An hour later I was miraculously alive and we reached the Promised Land. “Wear your ID card” our driver advised us as we got off. We smirked at him and gave him an all knowing smile. Four years we had heard that in college and never bothered to listen even once. I always thought it was like a dog’s collar and gave it the least respect possible. We got down and looked at the route map laid out near the gate and found the block we were supposed to report to and strode off confidently. A few steps later we were halted unceremoniously by a couple of security guards. “Please display your ID cards” a gigantic security guard asked us accompanied by a glare a policeman usually reserved for murderers.

We sheepishly dug out our ID cards and hung them around our necks.
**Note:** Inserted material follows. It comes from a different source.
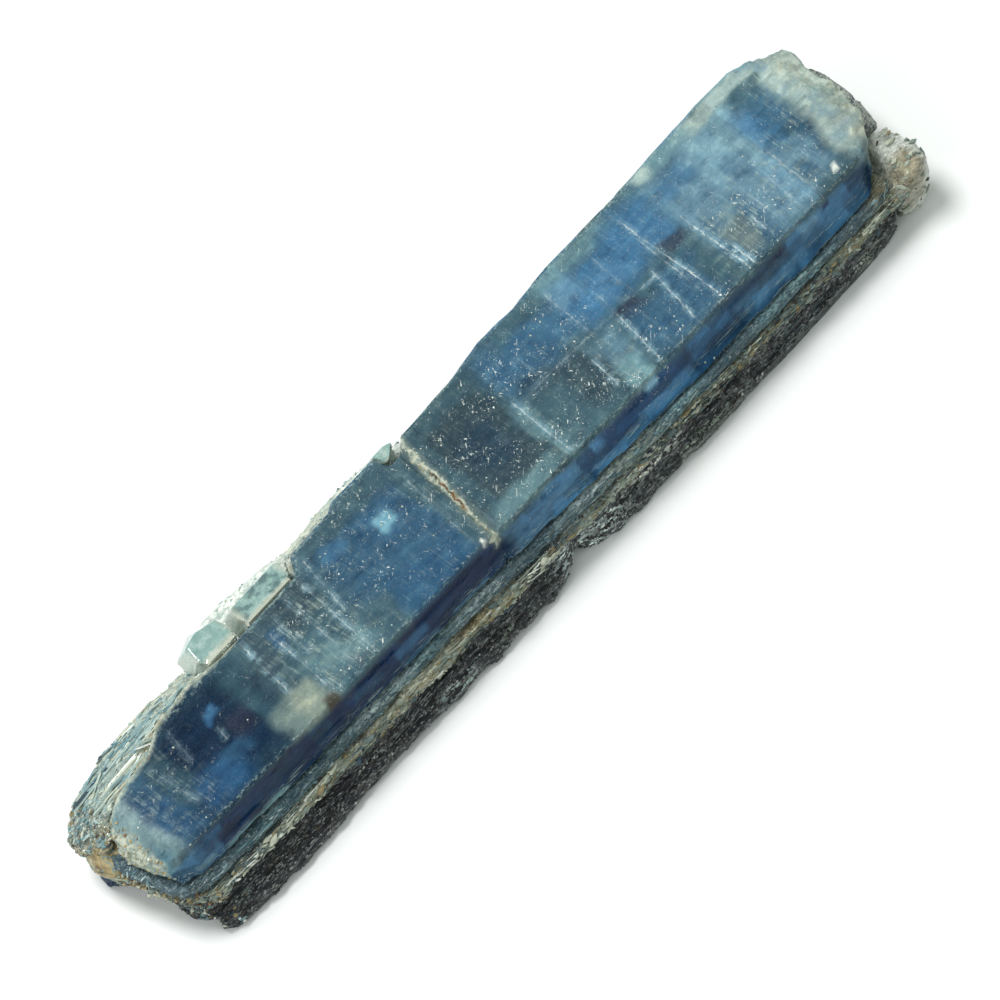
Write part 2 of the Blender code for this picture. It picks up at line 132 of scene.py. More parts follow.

That was the last time I ever forgot to wear my ID card.

“Sir ID card please” the security asked again. I snapped out of my reverie. I was at the security office. I had to hand over my ID card and proximity card to complete the separation process. It was almost 2 years since that fateful December morning. I had become one of them. I had been the zombie on the bus plenty of days after that day. The ID card had become a symbol of pride. As the days passed we wore it like a trophy.

I head felt heavy and dizzy as I removed the ID one last time and handed it over. It was over. My love hate relationship with the IT job was over. The ID card had hung over me like a sword through the 2 years and yet it had provided me with an identity in this world but now it was over.

I was just another human again.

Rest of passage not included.